This offense is completely autonomous. It exists even in the absence of prosecution or conviction for tax evasion.

This new offense allows prosecution, without waiting for the company's conviction, all intermediaries offering tax evasion schemes (accountants, bankers, notaries, lawyers...).

Example :

This offense makes it easier to pursue the following profiles:

  • Users creating private social media accounts that openly entice their subscribers to fraudulently receive income tax refunds, provided that the subscriber transmits his/her username and password to them on www.impots.gouv.fr accompanied by an RIB and a proof of identity. In return, the holder of the private account receives a remuneration proportional to the income tax refund obtained by the user.
  • Consultancy firms selling tax-free arrangements with the complicity of a bank established outside France. Their service offer consists in the creation of foreign facilities responsible either for issuing fictitious invoices to French businesses to enable them to reduce their tax revenue and transfer the corresponding funds abroad, or for invoicing services to their customers instead of French businesses, enabling French companies to reduce their turnover and their managers to apprehend it fraudulently outside France.

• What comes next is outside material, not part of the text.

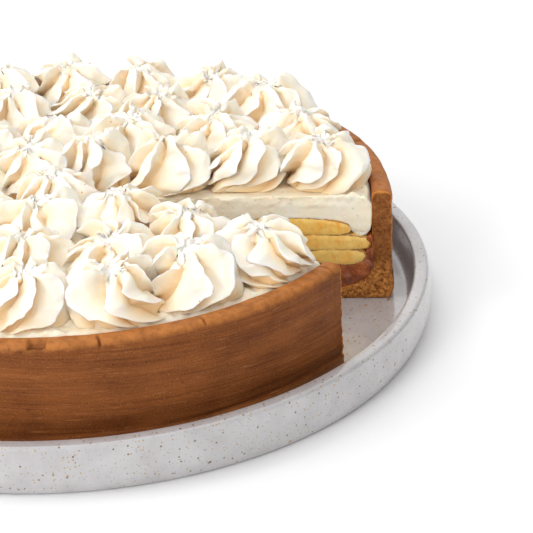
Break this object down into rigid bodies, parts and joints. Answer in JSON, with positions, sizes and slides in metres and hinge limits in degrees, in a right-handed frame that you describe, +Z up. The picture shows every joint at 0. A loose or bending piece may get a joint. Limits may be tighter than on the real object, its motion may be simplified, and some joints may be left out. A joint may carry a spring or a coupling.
{
  "type": "banoffee pie",
  "caption": "Round banoffee pie with piped cream rosettes, one slice cut out to show its layers, standing in a low speckled stoneware dish.",
  "frame": {"origin": "middle of the dish's underside, on the table", "axes": "+Z up, +X out through the middle of the missing slice"},
  "size_m": [0.2908, 0.2908, 0.0728],
  "materials": {
    "stoneware": "pale grey satin glaze with fine brown and tan specks",
    "crust": "baked chocolate-brown pastry, satin outside, crumbly where cut",
    "toffee": "wet, glossy and lumpy",
    "banana": "moist yellow flesh with fine fibres and thin brown edges",
    "cream": "smooth ivory whipped cream, cut face faintly pitted",
    "rosettes": "piped ivory cream, soft satin with fine torn edges"
  },
  "bodies": {
    "root": {"dish": "stoneware", "crust": "crust", "toffee": "toffee", "banana_lower": "banana", "banana_middle": "banana", "banana_upper": "banana", "banana_inner": "banana", "cream": "cream", "rosette_01": "rosettes", "rosette_02": "rosettes", "rosette_03": "rosettes", "rosette_04": "rosettes", "rosette_05": "rosettes", "rosette_06": "rosettes", "rosette_07": "rosettes", "rosette_08": "rosettes", "rosette_09": "rosettes", "rosette_10": "rosettes", "rosette_11": "rosettes", "rosette_12": "rosettes", "rosette_13": "rosettes", "rosette_14": "rosettes", "rosette_15": "rosettes", "rosette_16": "rosettes", "rosette_17": "rosettes", "rosette_18": "rosettes", "rosette_19": "rosettes", "rosette_20": "rosettes", "rosette_21": "rosettes", "rosette_22": "rosettes", "rosette_23": "rosettes", "rosette_24": "rosettes", "rosette_25": "rosettes", "rosette_26": "rosettes", "rosette_27": "rosettes", "rosette_28": "rosettes", "rosette_29": "rosettes", "rosette_30": "rosettes", "rosette_31": "rosettes", "rosette_32": "rosettes", "rosette_33": "rosettes", "rosette_34": "rosettes", "rosette_35": "rosettes", "rosette_36": "rosettes", "rosette_37": "rosettes", "rosette_38": "rosettes", "rosette_39": "rosettes", "rosette_40": "rosettes", "rosette_41": "rosettes", "rosette_42": "rosettes", "rosette_43": "rosettes"}
  },
  "joints": []
}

The administration may institute proceedings against the author tax evasion and possible accomplices who would have helped (accountants, bankers, notaries...).

Perpetrator of tax fraud

In principle, it's the taxpayer, who is liable for the taxes from which he has evaded or attempted to evade fraudulently, and who is to be regarded as the perpetrator of the offense of tax evasion.

It is necessary to distinguish 2 situations, depending on whether the taxpayer is a sole trader (natural person) or business (legal person).

Sole trader

As head of company, the sole trader is supposed to be aware not only of his tax and accounting obligations but also of their status of application in the company. He is personally obliged to ensure compliance with the tax law.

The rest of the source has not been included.